In this book, we are at the fictional Devon University, an Ivy League college about two hours north of Manhattan. Eph is an English professor, specializing in 19th century American lit, on the tenure track. He's dating D'Arcy, the executive assistant to the college president. Everything seems hunky-dory in his life. Until a group of radical students (mostly not enrolled in his class) infiltrate his class, stage a protest over Huck Finn and its language, record a video of the protest, edit it to make Eph look very bad, and post it online. He is cleared eventually, mostly due to Lulu, a first year rich girl from Manhattan, who then proceeds to hit on him.
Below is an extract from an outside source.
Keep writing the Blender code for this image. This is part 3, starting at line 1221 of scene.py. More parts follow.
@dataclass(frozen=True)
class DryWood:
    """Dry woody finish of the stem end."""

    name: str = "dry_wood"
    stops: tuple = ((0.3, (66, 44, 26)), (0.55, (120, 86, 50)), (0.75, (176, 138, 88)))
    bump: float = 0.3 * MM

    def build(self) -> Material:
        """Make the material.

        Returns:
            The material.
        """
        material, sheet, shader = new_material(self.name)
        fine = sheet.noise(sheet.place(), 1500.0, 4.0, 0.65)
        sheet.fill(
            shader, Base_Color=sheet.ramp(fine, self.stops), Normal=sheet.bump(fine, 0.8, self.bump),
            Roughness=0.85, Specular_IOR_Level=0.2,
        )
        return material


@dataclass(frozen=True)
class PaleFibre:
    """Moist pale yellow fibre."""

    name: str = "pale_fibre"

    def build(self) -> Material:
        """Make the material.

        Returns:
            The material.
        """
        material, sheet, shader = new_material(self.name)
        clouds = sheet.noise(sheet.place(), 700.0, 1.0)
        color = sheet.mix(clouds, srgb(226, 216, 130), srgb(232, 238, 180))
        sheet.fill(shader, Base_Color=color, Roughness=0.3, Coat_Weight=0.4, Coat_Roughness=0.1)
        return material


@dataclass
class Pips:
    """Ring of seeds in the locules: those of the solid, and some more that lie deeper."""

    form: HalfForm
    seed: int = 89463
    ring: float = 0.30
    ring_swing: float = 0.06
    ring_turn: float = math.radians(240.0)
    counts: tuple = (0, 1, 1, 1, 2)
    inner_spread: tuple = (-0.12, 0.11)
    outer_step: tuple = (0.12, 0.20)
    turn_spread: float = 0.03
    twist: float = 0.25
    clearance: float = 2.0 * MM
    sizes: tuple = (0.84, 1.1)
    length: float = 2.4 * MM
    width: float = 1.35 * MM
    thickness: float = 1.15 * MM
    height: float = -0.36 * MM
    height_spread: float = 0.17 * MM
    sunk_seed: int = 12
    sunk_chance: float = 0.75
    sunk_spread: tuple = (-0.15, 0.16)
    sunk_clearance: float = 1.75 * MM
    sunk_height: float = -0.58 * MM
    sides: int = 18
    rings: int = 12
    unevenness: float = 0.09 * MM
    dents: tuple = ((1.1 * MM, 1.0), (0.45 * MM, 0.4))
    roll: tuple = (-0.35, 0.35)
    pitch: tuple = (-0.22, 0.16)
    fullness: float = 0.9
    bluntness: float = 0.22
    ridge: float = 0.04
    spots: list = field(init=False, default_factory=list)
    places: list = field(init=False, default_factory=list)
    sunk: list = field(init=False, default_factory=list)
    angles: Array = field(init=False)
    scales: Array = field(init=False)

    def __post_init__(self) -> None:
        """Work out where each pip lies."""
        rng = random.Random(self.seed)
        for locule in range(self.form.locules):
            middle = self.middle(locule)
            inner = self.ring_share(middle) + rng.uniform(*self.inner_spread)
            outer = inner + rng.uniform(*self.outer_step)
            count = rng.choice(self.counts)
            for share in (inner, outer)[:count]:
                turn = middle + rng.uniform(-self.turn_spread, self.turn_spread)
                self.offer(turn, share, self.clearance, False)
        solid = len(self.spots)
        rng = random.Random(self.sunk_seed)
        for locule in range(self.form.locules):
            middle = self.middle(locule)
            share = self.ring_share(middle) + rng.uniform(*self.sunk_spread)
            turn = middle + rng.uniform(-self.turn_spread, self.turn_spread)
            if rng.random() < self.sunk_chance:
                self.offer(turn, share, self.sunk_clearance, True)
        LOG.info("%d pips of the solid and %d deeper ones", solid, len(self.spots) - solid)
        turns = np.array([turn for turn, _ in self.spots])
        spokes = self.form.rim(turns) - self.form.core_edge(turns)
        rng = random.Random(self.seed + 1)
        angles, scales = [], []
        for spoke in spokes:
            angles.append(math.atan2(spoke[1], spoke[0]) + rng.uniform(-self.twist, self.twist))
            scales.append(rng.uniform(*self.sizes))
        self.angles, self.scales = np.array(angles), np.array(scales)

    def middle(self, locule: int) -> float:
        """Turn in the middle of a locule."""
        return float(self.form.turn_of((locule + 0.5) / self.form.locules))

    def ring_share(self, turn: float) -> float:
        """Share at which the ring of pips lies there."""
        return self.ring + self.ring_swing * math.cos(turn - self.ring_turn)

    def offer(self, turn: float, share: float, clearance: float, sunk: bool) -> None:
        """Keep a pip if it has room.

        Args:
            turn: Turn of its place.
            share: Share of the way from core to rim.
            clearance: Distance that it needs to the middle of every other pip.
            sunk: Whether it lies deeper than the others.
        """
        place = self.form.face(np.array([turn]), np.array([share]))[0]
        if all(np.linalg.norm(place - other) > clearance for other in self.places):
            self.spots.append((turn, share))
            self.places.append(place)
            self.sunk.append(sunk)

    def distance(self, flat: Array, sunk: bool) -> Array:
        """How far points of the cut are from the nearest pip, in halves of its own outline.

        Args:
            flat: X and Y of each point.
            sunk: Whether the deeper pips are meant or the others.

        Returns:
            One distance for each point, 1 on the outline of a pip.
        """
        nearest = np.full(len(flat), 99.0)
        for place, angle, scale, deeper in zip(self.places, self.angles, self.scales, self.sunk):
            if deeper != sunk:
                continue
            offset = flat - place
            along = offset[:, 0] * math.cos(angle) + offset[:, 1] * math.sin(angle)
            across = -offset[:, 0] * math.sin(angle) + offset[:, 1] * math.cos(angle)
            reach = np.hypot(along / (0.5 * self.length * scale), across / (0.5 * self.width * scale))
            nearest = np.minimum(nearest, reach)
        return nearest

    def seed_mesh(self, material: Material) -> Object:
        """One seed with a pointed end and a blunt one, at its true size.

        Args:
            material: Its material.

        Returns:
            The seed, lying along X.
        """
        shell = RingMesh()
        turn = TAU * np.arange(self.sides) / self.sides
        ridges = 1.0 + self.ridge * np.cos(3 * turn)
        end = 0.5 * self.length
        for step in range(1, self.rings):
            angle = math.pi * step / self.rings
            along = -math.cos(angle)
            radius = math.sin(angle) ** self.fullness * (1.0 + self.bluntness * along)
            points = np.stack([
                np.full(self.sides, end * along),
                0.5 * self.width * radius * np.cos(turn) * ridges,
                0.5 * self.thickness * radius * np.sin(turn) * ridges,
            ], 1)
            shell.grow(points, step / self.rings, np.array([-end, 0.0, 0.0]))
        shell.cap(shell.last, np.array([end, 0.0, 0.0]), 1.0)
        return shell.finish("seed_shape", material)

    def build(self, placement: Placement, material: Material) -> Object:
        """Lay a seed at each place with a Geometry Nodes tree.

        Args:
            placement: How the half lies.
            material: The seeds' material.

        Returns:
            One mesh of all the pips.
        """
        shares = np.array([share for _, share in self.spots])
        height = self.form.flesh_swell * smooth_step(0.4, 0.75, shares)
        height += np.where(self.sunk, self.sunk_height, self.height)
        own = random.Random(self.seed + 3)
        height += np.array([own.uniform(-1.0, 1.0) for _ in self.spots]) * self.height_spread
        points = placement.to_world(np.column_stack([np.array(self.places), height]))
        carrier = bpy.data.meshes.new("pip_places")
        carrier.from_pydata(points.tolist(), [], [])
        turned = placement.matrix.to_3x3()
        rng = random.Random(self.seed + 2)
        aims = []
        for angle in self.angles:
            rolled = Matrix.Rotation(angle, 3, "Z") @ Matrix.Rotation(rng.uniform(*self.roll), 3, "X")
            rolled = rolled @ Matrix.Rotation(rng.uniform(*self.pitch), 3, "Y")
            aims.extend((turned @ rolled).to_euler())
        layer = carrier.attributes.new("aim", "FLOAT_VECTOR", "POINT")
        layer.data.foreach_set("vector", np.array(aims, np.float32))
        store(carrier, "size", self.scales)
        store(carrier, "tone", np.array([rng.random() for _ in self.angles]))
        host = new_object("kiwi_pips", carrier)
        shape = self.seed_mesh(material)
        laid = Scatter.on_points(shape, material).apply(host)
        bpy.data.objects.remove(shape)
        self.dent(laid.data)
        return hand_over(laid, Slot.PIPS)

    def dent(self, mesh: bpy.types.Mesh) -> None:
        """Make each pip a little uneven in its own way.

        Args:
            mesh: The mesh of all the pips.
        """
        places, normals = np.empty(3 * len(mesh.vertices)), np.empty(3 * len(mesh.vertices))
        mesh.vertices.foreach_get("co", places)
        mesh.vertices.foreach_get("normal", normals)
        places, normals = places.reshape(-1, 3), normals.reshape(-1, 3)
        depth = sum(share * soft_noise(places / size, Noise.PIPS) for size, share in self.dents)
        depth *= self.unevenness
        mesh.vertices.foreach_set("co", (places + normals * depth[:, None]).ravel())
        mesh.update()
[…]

While he politely and firmly rebuffs her, after a night when she stumbles home drunk after falling and giving herself a black eye, her R.A. insists on knowing who assaulted her. After a lot of pressure to name her attacker, she names Eph. Chaos ensues. And I haven't even mentioned the faux-British society, the literal ball-and-chain, the paper mache giant penis, the rapper, the movie star, and other myriad craziness that effectively passes for this not-quite-a-parody of university life today. Will Eph clear his name? Will Lulu figure out what to do with her life (and come clean about Eph)? Will Huck Finn be banned? What has happened to colleges today?

In the vein of Dear Committee Members and Straight Man, this is a very funny academic novel that will have insiders crowing, and most of us laughing at nervously (especially those with college-age kids).

This book is published by St. Martin's Press, a division of Macmillan, my employer.